The inequalities are quite easy to explain. Capital gains tax is charged at roughly half the rate of income tax, and that's ridiculous. There is no reason why a person who makes money from profiteering should pay tax at half the rate of somebody who has to work for a living. That's crazy. It's wrong. 

But there's another bias within the tax system which heavily favours those with wealth. And that is that income from interest and from dividends and from rents only results in the payment of income tax.  But when a person works for a living, they also pay national insurance. In fact, not only do they pay national insurance, but their employer pays national insurance as well, at a much higher rate than the employee does now.

So, the consequence is that earnings from employment are much more heavily taxed than anything else. So, in the Taxing Wealth Report, I recommend that the rate of tax paid on capital gains should be the income tax rate, and I suggest that income from rents and dividends and interest and capital gains should all be subject to what is called an investment income surcharge.

That is an extra tax equivalent to national insurance at an approximate rate which combines both the employee's contribution and the employer's contribution, so that the person who gets income from those sources has to also makes a fair contribution to the overall costs of running our society, and makes a fair contribution to the way in which the government must operate if we are all to live in an appropriate fashion.

That is the way to create horizontal tax equity. And there's one other change as well. And that is, that people in the UK should all get tax allowances at the same rate. So, people who make a contribution to their pension should get tax relief at the basic rate of income tax, I suggest, whatever their overall level of income. That means that the 85 percent of the UK who only pay the basic rate of income tax should get the same rate of tax relief as a person who earns a million pounds. Pension contributions should only get tax relief at this lower rate, as should donations to charity also only get tax relief at that rate, because it's totally unfair that the wealthy are subsidized when it comes to their donations to charity or their contributions to their pension fund in a way that those on lower incomes are not. Those allowances create bias. That's unreasonable because it destroys horizontal tax equity. 

Then there is the concept of vertical tax equityVertical tax equity means that we should have a progressive tax system. It's quite simple. Those on low income clearly should be taxed less than those on high income. And the economic logic is quite straightforward.

If you pay a person on low income, an additional pound, they will value it much more than if you pay an additional pound to somebody who earns a hundred thousand a year or a million pounds a year. I think that's pretty obvious. The person on low income will actually notice the difference. The person on high income frankly just won't care whether they've got an extra pound or not.

Therefore, the person on a high income can afford to give away more of their income to pay tax and still be relatively as well off and suffer no more harm to their economic well-being than the person on low income, who should pay much less tax because the relative cost to them of tax paid is much higher given that every pound is worth a lot more to them.

Now again, this is a basic concept of fairness. But we don't have such a system in the UK at present. In fact, those who are on the lowest incomes in the UK pay the highest overall rates of tax.  And right across the middle bands of income, the rate of tax is pretty much flat.
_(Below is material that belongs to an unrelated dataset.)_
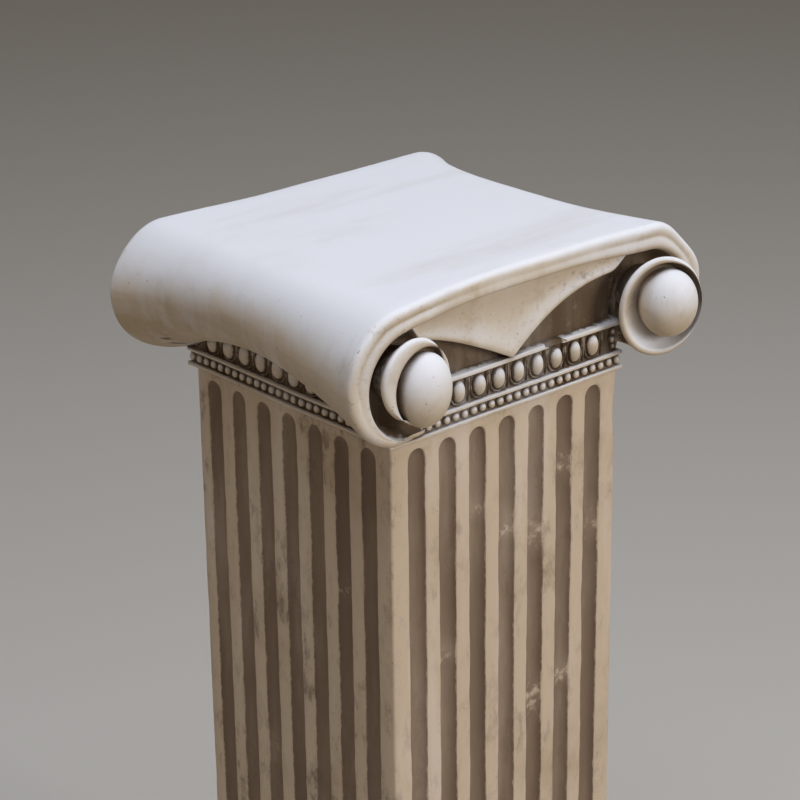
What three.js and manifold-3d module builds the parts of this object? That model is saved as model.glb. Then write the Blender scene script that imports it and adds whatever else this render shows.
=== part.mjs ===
// A garden column in cast stone, in three castings stacked dry: a low moulded plinth, a square
// shaft with seven flutes on each face, and a scroll capital with a roll at its left and right.
// Millimetres, +Z up, origin at the middle of the underside. The front, -Y, shows two scrolls.

import * as THREE from "three";
import { mergeVertices } from "three/addons/utils/BufferGeometryUtils.js";
import Module from "manifold-3d";

const wasm = await Module();
wasm.setup();

// Heights of the three castings and the dry joints between them.
const plinthHeight = 88;
const shaftHeight = 596.4;
const capitalHeight = 115;
const jointGap = 0.3;

// Shaft and its flutes: round-ended channels, as many as fit on each face.
const shaftWidth = 230;
const fluteWidth = 17;
const fluteDepth = 6.5;
const fluteRidge = 13;
const fluteSideMargin = 16;
const fluteTopMargin = 6.6;
const fluteFootMargin = 22;
const shaftArris = 1.6;

// Plinth: a block, a rounded roll and a fillet under the shaft.
const plinthWidth = 300;
const plinthBlockHeight = 52;
const plinthRollRadius = 10;
const plinthFilletHeight = 6;
const plinthLedge = 9;
const plinthArris = 2.5;

// Neck of the capital: three fillets with a row of beads and a row of eggs sunk between them.
const neckOverhang = 3.4;
const lowFilletHeight = 3;
const beadFieldHeight = 9.4;
const midFilletHeight = 2.6;
const eggFieldHeight = 21.8;
const topFilletHeight = 3.6;
const beadFieldSink = 4;
const eggFieldSink = 5;
const wallSink = 8;
const neckArris = 1;
const sinkSlope = 0.6;

const beadPitch = 8.75;
const beadWidth = 6.6;
const beadHeight = 7.2;
const beadProud = 3.6;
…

There's very little difference in the overall rate of tax paid by people who are earning £25,000 a year and people are earning £60,000 a year.

But when it comes to the highest rates of income, when we take into consideration overall increases in financial wellbeing in a year, which combines their capital gains with their incomes to look at how much their overall wealth has increased - which is an entirely fair thing to do in accounting terms - then they pay much lower rates of tax than anybody else in the country as a whole.

In fact, if those on the lowest levels of income pay around 44% of their income in tax - not income tax by the way, but taxes like VAT or the BBC license fee or council tax and so on -   and when we compare their situation of paying this extraordinary rate of tax of 44% to the situation of those who are on the highest levels of income, they only pay just over 20%, as we saw Rishi Sunak do. His overall rate of tax was just over 22%.  Now, what that means is that we have a completely regressive tax system in the UK. In other words, the system works exactly the opposite way from that which it should if we were to deliver tax justice, and real fairness.

We have vertical inequity rather than vertical tax equity.  The Taxing Wealth Report recognises that, and it tackles those issues because it says everybody should make their contribution to society in a fair way. We aren't doing that. The Taxing Wealth Report basically tries to knock off the rough edges within the tax system, which creates this unfairness and bias towards wealth, and seeks to restore a situation where the tax system is biased towards the person on ordinary levels of income.

That's most people in the UK, of course. I'm not being disparaging by saying ordinary. I just mean average.  And the bias in the tax system should be in their favour, not in favour of wealth. That's what the Taxing Wealth Report tries to achieve with the recommendations it makes. And I think as a result, it represents fairness, it represents tax justice, and it represents what a government interested in the fair treatment of people in this country should be doing.